Mr. Trump believes that focusing on illegal immigration is a winning strategy for him, and his advisers have come to share that view, armed with polling data that show that the issue continues to be a top priority for Republican base voters. They are using the caravan to raise broader fears as well about what they portray as a broken, permissive immigration system that is weakening the country culturally, financially and even physically.
Republican officials are aware of the political downside of highlighting the issue, which tends to turn off suburban women and college-educated white voters, but they have calculated that using fear of crime and terrorism can neutralize that disadvantage. And they believe that Democrats have overplayed their hands on immigration because of calls by some of their prominent leaders for the abolition of Immigration and Customs Enforcement, the agency responsible for deportations.
That is why Mr. Trump — and many Republican candidates who have followed his lead — have been touting their support for ICE and highlighting MS-13, the brutal transnational gang with roots in El Salvador, as well as the risks of so-called sanctuary cities that limit their cooperation with the federal immigration authorities.
Of the dozen people interviewed at Mr. Trump’s rally, almost all of them spoke in considerable detail about their concerns over immigration. Ms. Hooten, the Trump supporter at the rally on Saturday, blamed Mr. Soros, Hillary Clinton and former President Barack Obama for the caravan.
“I think they’re all involved in this,” she said. “I feel it’s treason.”
Another person at the rally, Jeff Hutson of Columbus, Ky., called the caravan “a smoke screen” — no different from a lot of other big news stories he said he thinks are intended to distract Americans. “I think we’ve had a lot of that going on,” he said. “I think a lot of the shootings we’ve had — anything big to draw attention away from something else that’s going on.”
The language and imagery of danger lurking within the caravan started almost immediately after its existence was reported this month. In some cases, as evident from the unproven claim that Middle Easterners were hiding among the migrants, that rhetoric traces a path from right-wing activists online to Mr. Trump.
The Center for Immigration Studies, a group the president has cited in the past for its research promoting his immigration policies, was among the first to report on Oct. 16 on claims by the president of Guatemala — made before the caravan had formed — that his country had captured and deported 100 people with ties to ISIS.

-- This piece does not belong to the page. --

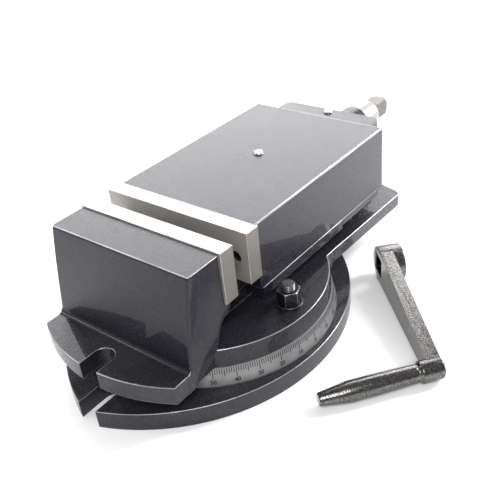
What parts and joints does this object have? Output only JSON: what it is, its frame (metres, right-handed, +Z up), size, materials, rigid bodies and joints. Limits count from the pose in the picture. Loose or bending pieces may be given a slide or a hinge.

On Oct. 18, Judicial Watch, a conservative group that spends much of its time on endeavors like lawsuits to retrieve documents from Hillary Clinton’s time as secretary of state and investigations of alleged voter fraud, published a piece on the Guatemalan president’s statement, warning: “Why should Americans care about this? A caravan of Central American migrants is making its way north.”
Three days later, on Oct. 21, the group’s president, Tom Fitton, appeared on “Fox & Friends” to discuss its report and said that Guatemala had become “a way station” for terrorists.
The next morning, at 8:37, Mr. Trump tweeted about the caravan, “Criminals and unknown Middle Easterners are mixed in,” a claim he later walked back because he said he did not have evidence. The next day, however, a Department of Homeland Security official tweeted that citizens from all over the world, including the Middle East, were traveling with the caravan.
Not that such alarming language is out of the ordinary for the president. At a political rally in Kentucky this month, Mr. Trump declared that Democrats “want to open America’s borders and turn our country into a friendly sanctuary for murderous thugs from other countries who will kill us all.”